Can living healthy and looking well be a barrier to effective healthcare? Stephanie Wexler found this to be true when she moved to a new city with her husband and started experiencing symptoms that were somewhat vague and common, yet worrisome. She was searching for a new primary care doctor, but found the ones she visited made diagnoses based on her healthy appearance, not on her history and symptoms. In some cases, they sent her home with quick pharmaceutical solutions, but Stephanie felt disappointed that her doctors didn’t always listen actively, dig deeper to find root causes, or consider alternative therapies. Until, that is, she finally connected with a couple of inquisitive doctors, which led to her diagnosis of stage 4 non-Hodgkin lymphoma. It took a serious health crisis to receive the thoughtful and coordinated care she needed all along.

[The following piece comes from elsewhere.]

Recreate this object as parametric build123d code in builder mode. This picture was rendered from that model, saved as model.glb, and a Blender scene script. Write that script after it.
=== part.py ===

Lymphoma does not usually strike young, otherwise healthy women in their 30s. Certainly, Stephanie was not expecting to be diagnosed with a life-threatening illness. She was, and still is, a fitness fanatic—eating well and staying physically active for most of her life. When she was diagnosed, she and her husband, Erik, had just moved to Maryland, and she was working from home for the first time in her career. She hadn’t had much opportunity to build relationships, make friends, or create a support network in her new city before receiving her shocking diagnosis. Although a network of loved ones and caretakers quickly wrapped their arms around her, she felt unprepared to face so many important decisions and questions. At times she had to remind her clinicians that she had different concerns than their more frequent, older patients. Through this experience, she gained strong opinions about what constitutes compassionate care and what patients can do to try to receive it. She feels fortunate to have opportunities to “pay it forward” by helping educate new patients, participate on advisory committees to improve the patient-doctor experience, and advocate for the patient perspective within healthcare systems. She tells newly-diagnosed patients, who understandably feel lost and confused, to “take some control back by asking questions until you feel informed and comfortable that the treatment plan is right for you.” Her simple but powerful questions are, “What else can we try? What other options are available?”

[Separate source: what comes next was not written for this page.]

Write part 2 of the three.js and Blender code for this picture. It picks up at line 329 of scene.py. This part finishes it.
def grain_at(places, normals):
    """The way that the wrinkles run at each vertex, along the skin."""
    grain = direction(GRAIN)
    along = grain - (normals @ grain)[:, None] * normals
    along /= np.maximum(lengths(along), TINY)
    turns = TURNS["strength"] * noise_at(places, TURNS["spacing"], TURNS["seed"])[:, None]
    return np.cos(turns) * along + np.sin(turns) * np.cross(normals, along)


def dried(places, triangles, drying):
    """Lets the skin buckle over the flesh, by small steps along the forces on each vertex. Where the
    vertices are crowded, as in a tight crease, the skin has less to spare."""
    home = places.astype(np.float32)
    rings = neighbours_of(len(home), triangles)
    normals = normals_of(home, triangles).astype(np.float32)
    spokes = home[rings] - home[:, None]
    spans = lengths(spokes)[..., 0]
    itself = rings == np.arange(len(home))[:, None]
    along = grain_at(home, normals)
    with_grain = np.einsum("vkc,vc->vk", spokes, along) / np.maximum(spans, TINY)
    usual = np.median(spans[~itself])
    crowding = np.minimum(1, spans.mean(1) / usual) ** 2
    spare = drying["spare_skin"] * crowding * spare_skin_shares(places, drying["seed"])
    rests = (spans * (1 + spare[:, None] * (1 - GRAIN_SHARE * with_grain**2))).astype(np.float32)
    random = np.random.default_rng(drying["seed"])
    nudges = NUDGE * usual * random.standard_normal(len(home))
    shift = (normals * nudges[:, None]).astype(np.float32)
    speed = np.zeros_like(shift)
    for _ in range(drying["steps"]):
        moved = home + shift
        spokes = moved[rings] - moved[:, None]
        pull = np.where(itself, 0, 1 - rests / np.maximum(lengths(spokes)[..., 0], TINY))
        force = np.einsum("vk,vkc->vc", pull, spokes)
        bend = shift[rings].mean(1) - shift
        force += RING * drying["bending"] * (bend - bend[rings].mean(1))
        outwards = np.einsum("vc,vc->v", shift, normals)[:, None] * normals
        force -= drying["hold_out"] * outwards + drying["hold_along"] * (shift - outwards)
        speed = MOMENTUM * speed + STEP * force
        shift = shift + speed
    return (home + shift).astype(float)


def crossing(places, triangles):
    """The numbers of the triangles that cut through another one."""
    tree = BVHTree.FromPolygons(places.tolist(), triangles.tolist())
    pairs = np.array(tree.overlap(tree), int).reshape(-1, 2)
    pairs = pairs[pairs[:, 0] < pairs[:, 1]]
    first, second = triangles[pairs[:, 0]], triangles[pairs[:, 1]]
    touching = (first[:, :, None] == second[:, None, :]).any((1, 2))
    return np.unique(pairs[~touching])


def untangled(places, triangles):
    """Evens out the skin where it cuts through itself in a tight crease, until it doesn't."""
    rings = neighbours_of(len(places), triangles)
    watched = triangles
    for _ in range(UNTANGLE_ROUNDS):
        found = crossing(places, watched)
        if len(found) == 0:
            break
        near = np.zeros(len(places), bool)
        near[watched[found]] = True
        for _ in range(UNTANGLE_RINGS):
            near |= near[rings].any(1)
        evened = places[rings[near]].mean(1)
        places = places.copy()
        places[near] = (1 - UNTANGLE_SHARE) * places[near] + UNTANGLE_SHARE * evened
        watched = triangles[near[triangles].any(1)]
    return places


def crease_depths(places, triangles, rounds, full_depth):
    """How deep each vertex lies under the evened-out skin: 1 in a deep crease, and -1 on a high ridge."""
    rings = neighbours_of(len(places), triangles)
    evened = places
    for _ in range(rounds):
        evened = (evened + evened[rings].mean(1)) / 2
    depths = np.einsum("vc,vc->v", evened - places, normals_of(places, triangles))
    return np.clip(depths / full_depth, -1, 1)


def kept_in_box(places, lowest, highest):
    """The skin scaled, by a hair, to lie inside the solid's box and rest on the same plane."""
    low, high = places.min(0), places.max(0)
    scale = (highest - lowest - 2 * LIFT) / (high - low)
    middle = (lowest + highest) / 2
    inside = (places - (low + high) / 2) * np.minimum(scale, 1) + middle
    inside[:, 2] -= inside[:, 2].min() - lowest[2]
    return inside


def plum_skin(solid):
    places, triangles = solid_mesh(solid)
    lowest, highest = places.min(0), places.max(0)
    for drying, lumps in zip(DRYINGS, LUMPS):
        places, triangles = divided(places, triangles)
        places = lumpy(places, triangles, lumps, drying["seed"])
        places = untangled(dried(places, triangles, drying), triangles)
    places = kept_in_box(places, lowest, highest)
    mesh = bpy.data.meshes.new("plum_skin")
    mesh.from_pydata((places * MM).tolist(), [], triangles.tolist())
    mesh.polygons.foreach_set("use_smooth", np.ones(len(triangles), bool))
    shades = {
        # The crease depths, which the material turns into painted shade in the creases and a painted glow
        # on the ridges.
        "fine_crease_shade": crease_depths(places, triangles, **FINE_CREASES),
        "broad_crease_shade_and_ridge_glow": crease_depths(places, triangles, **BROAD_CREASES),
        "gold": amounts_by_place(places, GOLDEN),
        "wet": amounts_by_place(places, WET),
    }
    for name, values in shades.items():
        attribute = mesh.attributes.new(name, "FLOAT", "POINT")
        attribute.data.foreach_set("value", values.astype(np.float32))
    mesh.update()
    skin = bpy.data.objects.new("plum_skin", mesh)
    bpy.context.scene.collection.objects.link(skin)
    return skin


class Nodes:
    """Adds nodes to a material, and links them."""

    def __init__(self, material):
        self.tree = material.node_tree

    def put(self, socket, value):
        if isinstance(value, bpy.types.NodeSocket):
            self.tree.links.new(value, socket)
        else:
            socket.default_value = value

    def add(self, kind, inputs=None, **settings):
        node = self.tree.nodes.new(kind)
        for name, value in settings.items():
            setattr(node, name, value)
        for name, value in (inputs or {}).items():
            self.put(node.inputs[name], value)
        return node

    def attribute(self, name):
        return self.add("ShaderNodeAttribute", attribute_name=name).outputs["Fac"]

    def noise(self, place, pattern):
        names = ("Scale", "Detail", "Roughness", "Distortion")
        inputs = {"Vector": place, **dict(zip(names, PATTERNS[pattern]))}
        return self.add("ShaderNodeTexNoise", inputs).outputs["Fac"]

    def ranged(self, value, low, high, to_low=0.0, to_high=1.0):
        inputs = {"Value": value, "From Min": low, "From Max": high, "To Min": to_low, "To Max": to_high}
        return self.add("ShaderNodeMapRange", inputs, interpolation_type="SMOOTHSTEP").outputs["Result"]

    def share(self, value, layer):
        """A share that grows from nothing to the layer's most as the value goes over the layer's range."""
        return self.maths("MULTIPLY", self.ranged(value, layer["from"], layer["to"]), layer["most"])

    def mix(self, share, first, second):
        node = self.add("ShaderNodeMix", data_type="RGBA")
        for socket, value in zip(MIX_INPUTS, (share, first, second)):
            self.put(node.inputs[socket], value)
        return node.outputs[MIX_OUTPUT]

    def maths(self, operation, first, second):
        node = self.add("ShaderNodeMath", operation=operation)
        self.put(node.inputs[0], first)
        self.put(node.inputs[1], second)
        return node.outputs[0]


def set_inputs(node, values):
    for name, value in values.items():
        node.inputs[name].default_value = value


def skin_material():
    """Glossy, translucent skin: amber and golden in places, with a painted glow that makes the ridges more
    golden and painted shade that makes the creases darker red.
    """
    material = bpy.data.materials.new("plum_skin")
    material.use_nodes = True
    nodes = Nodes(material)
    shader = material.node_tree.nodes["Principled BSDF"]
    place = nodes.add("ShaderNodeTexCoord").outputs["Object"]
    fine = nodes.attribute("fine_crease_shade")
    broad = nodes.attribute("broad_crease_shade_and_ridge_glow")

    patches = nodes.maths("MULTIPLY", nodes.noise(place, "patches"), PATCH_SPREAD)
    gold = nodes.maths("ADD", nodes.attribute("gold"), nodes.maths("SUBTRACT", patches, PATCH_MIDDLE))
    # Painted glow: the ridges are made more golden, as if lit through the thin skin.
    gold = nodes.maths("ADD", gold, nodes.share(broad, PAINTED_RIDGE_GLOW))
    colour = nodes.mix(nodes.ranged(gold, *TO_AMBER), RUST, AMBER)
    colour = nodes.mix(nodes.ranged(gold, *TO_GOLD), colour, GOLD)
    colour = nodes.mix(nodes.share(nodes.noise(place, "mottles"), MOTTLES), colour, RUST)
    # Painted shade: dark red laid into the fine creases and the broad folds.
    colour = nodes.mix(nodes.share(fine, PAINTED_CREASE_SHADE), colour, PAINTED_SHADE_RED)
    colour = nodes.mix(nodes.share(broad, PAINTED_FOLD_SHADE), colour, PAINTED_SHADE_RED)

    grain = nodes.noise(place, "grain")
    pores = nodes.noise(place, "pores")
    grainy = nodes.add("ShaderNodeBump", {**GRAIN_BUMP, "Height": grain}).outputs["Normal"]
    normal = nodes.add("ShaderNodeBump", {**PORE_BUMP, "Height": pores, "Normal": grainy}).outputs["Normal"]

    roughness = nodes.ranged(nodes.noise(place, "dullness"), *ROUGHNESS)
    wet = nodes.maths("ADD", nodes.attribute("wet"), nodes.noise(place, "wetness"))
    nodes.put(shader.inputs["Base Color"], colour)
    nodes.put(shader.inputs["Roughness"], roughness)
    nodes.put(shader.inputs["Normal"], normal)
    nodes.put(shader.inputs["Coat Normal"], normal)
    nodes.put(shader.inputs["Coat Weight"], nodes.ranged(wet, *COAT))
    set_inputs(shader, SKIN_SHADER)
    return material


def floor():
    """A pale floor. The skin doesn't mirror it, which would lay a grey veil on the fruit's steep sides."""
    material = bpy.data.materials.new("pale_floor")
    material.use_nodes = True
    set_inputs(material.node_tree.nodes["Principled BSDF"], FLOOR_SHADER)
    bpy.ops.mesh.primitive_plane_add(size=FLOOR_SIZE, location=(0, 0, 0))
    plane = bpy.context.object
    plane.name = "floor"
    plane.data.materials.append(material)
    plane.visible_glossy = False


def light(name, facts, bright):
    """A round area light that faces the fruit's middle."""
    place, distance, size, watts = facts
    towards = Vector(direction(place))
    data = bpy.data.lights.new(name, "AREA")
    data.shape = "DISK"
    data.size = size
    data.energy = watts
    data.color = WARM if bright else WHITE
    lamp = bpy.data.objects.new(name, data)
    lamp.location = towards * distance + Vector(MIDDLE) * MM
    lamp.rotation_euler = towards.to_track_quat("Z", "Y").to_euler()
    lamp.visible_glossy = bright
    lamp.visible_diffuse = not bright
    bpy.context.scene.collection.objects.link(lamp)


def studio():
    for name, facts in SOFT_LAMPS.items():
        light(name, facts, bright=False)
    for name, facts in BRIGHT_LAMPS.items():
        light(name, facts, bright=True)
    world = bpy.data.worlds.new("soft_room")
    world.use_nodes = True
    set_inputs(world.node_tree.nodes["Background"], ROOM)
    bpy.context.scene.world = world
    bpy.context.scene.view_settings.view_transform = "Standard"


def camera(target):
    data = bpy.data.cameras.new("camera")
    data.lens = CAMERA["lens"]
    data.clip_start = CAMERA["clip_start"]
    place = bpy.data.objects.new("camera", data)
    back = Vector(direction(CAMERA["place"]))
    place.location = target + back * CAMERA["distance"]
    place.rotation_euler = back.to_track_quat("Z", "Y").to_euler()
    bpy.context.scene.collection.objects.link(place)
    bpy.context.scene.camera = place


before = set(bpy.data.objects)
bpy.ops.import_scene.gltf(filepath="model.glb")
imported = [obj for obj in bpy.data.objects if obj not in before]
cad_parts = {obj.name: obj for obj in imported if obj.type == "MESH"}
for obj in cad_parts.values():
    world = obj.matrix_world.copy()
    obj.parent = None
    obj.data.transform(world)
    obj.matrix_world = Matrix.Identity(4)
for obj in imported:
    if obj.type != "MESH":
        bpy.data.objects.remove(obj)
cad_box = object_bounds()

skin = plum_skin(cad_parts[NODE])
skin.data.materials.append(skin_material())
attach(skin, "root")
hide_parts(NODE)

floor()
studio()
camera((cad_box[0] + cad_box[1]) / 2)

She tells newly-diagnosed patients, who understandably feel lost and confused, to “take some control back by asking questions until you feel informed and comfortable that the treatment plan is right for you.” Her simple but powerful questions are, “What else can we try? What other options are available?”
For Stephanie, there was a significant difference in how she experienced care before and after her diagnosis. She attributes this to several factors with the caregivers, with the system of care, and within herself. First, she believes patients are best served when their caregivers pay attention to the whole person, and are open to including other perspectives and complementary therapies as part of a well-rounded care approach. Second, she is mindful of a healthcare system that has gotten away from treating the whole person, with specialists and marketed drug therapies sometimes pushing aside a focus on the body as an interconnected organism. Of course, when introduced thoughtfully, specialists and medications can be life-changing and life-saving, as was the case in her cancer journey. But third, and most importantly, Stephanie realizes that as her symptoms continued and her diagnosis became tangible, she became more self-aware of what she needed from a healthcare experience, how her body reacted to various therapies, and how to take responsibility and advocate for herself.
Compassionate care means many things to Stephanie, but starts with respecting the whole person. She knew this before her illness but had it confirmed throughout her healthcare journey—that the body, mind and spirit are very much connected and strongly impact each other. The most compassionate clinicians, in her experience, are ones who have respected this and have helped Stephanie gather a care team around her with multiple perspectives on wellness. To her, compassionate clinicians are buoyed by being part of a team. Compassionate clinicians actively listen and pay attention. They are creative and tenacious. As her oncologist, Dr. Stephen Noga, said during a radio interview with Stephanie back in 2009: “Each person is different and that is something we learn as physicians… Certainly I supported [whatever] really helped Stephanie.” Stephanie calls her oncology team of doctors, nurses, and related caregivers her “angels,” because they cared about her as a person, they were flexible with her needs, and they showed bravery and humor in trying times. Her angels provided the definition of compassionate care.